Issues: 1. Deductibility of interest expenditure in the business of the Assessee. 2. Classification of interest expenditure as capital in nature. 3. Compliance with accounting practices under the Income Tax Act.
Analysis:
Issue 1: Deductibility of interest expenditure The Assessee, engaged in Real Estate business, appealed the disallowed claim of interest expenditure on borrowed capital for land purchase. The Tribunal observed that the interest expenditure was capitalized in the books as work in progress due to the ongoing projects. The Assessee claimed the interest expenditure as a deduction in the income computation memo for tax payments.
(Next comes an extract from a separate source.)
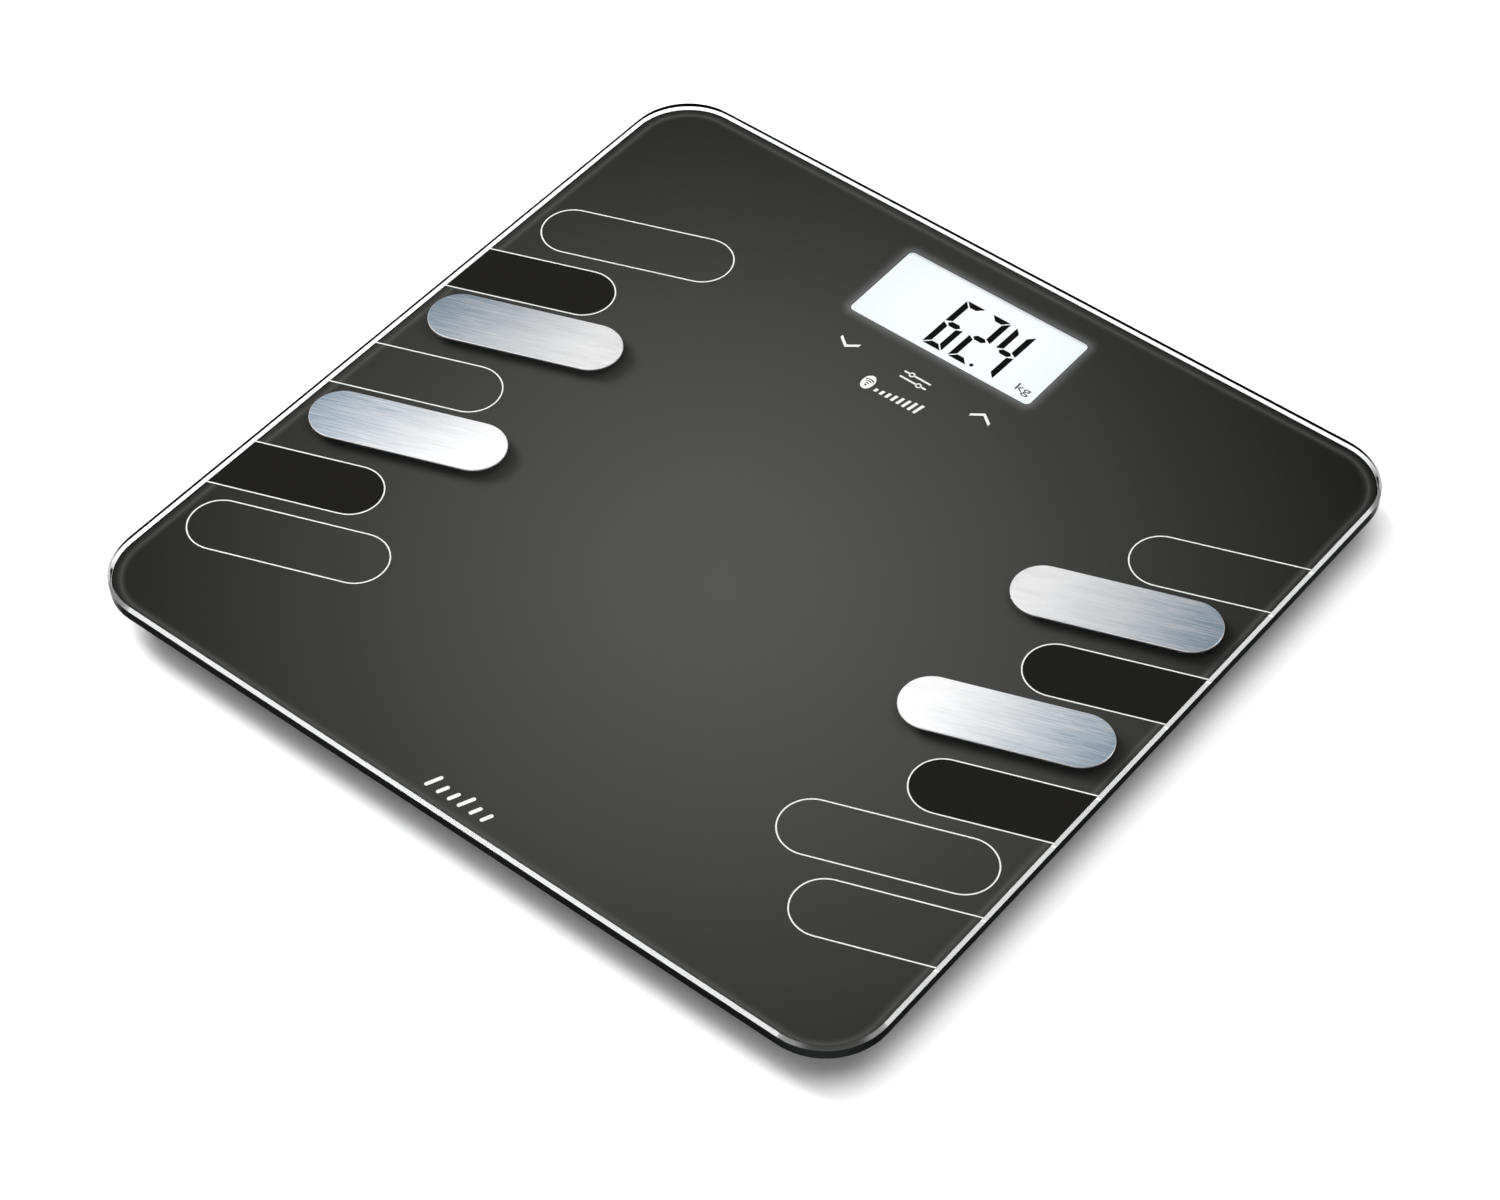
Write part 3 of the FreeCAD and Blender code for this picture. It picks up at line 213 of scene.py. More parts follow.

The Tribunal held that the claim was not in line with Accounting Standards or statutory provisions, as the projects were yet to generate income. The Assessee's conduct indicated treating the expenditure as capital in nature. The Tribunal concluded that the interest expenditure was capital and not allowable as a deduction for tax purposes.
Issue 2: Classification of interest expenditure The Assessee argued that post the insertion of Section 145A, interest paid on borrowed capital should be allowed as a deduction, irrespective of capitalization. The Revenue contended that deduction is permissible only when the asset is put to use. The Court noted that the Proviso to Section 36(1) overrides accounting practices, requiring deduction only when the asset is utilized. The method of accounting under Section 145A does not determine deductibility. As the land remained unused, the deduction for interest expenditure was not allowable in the Assessment Years in question.
Issue 3: Compliance with accounting practices The Court emphasized that the Proviso to Section 36(1) takes precedence over Section 145A, emphasizing deduction eligibility upon asset utilization. The Assessee's capitalization of interest and non-usage of the land in question during the Assessment Years led to the dismissal of the Appeals. The Court found no substantial question of law for consideration, resulting in the dismissal of the Assessee's Appeals.
In conclusion, the Court upheld the disallowance of interest expenditure deduction, highlighting the importance of asset utilization for deduction eligibility, overriding accounting methods. The Appeals were dismissed, emphasizing adherence to statutory provisions for tax deductions.